EMPLOYEE STOCK OPTION PROGRAM 2023/2026:2 FOR SENIOR EXECUTIVES, OTHER EMPLOYEES AND KEY INDIVIDUALS WITHIN THE COMPANY'S AMERICAN GROUP
The annual general meeting resolved, in accordance with the board of directors' proposal, to implement an employee stock option program 2023/2026:2 for senior executives, other employees and key individuals within the Company's American group, which may comprise a maximum of 155,250 stock options. In order to enable the Company's delivery of B shares under the employee stock option program 2023/2026:2, the annual general meeting also resolved on an issue of a maximum of 155,250 warrants of series 2023/2026:5 and approval of transfer of warrants of series 2023/2026:5, which may result in an approximate increase in the Company’s share capital of SEK 10,350.

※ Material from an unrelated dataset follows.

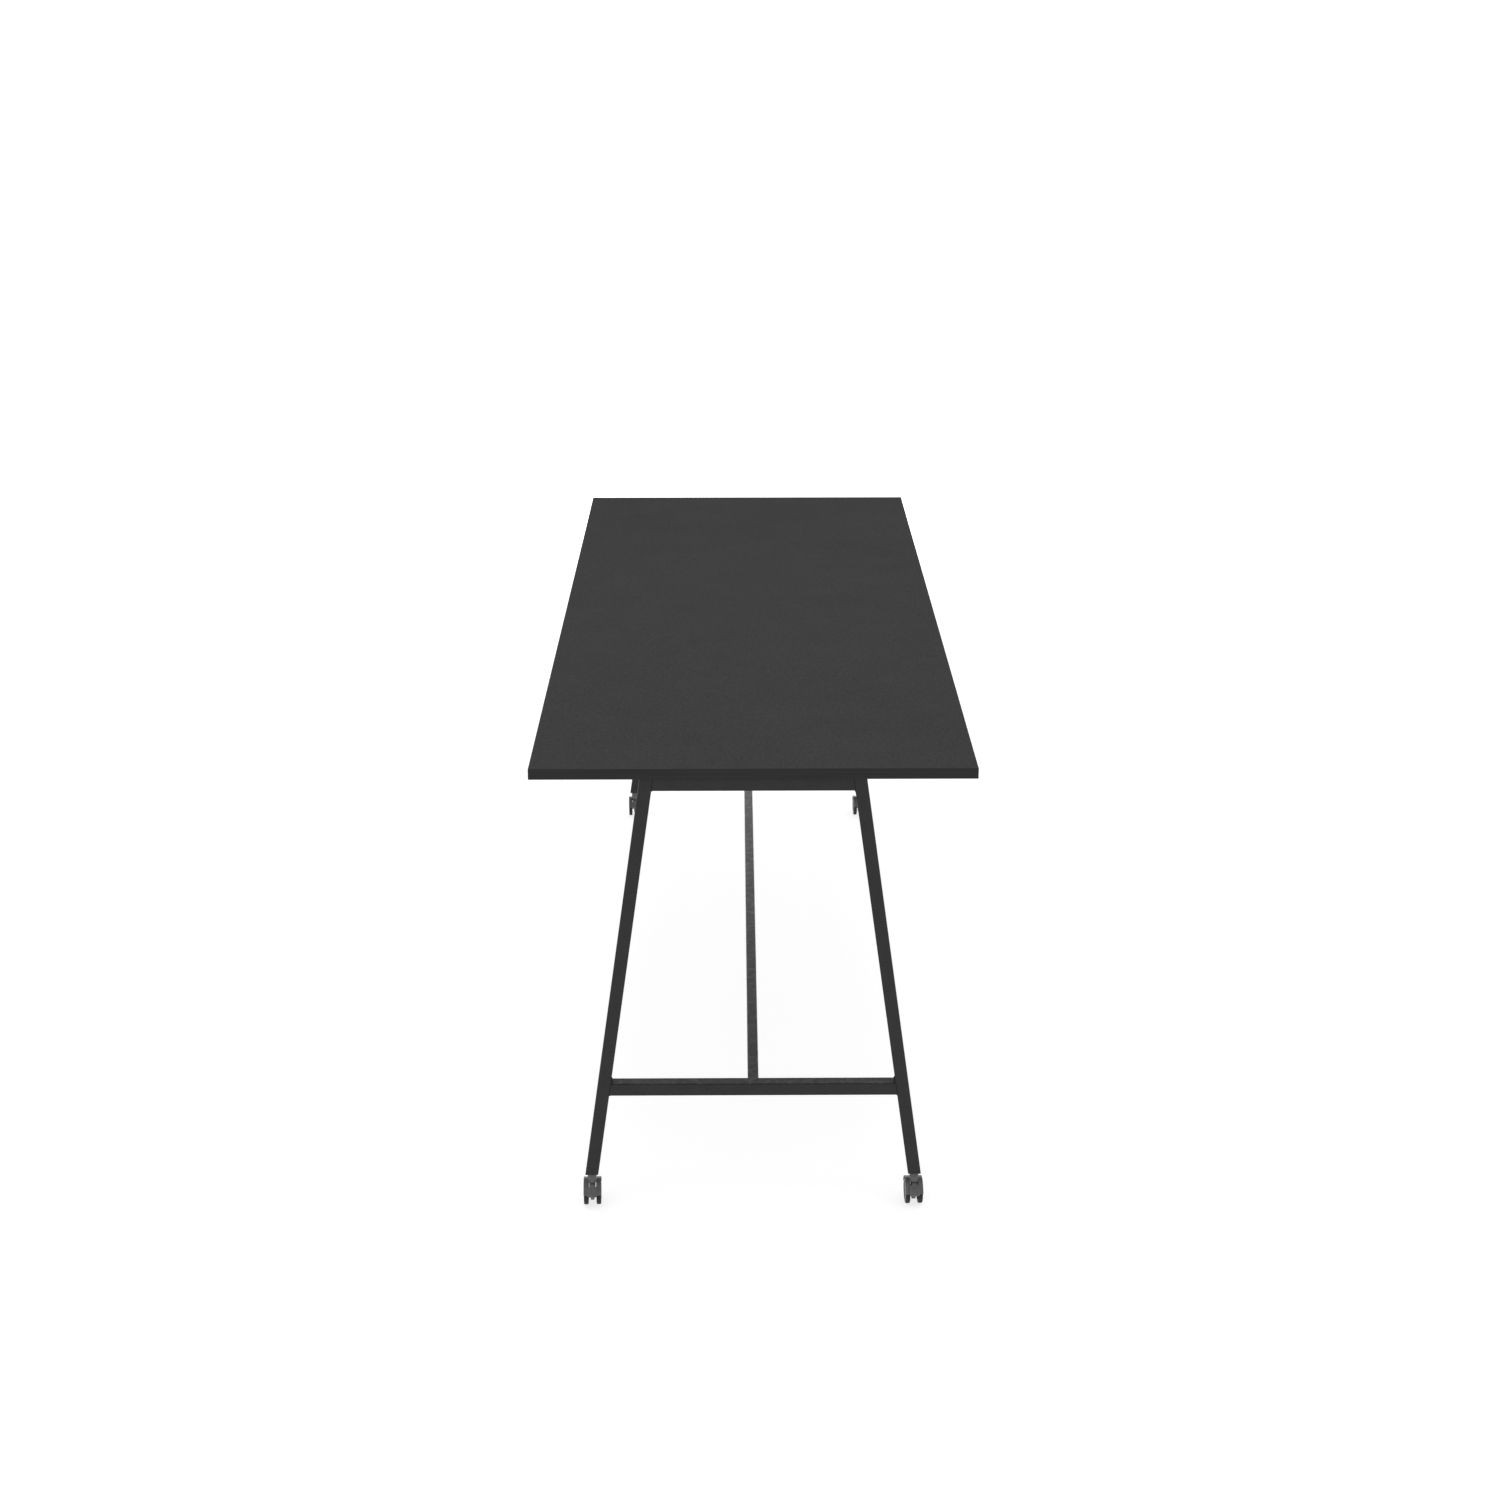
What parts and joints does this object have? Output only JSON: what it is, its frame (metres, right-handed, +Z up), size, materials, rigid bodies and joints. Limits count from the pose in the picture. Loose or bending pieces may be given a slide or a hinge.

PERFORMANCE SHARE PROGRAM 2023/2026:2 FOR SENIOR EXECUTIVES, EMPLOYEES AND KEY PERSONNEL WITHIN THE COMPANY'S AMERICAN GROUP
The annual general meeting resolved, in accordance with the board of directors' proposal, to implement a performance share program 2023/2026:2 for senior executives and other key individuals in the Company and group in the US, which may comprise a maximum of 51,750 performance shares. In order to enable the delivery of B shares according to the performance share program 2023/2026:2, the annual general meeting also resolved on an issue of a maximum of 51,750 warrants of series 2023/2026:6 and approval of transfer of warrants of series 2023/2026:6, which may result in an approximate increase in the Company's share capital of 3,450.

For detailed terms regarding the resolutions at the annual general meeting as described above, please refer to the notice and the complete proposals which are available on the Company's website, www.biovica.com.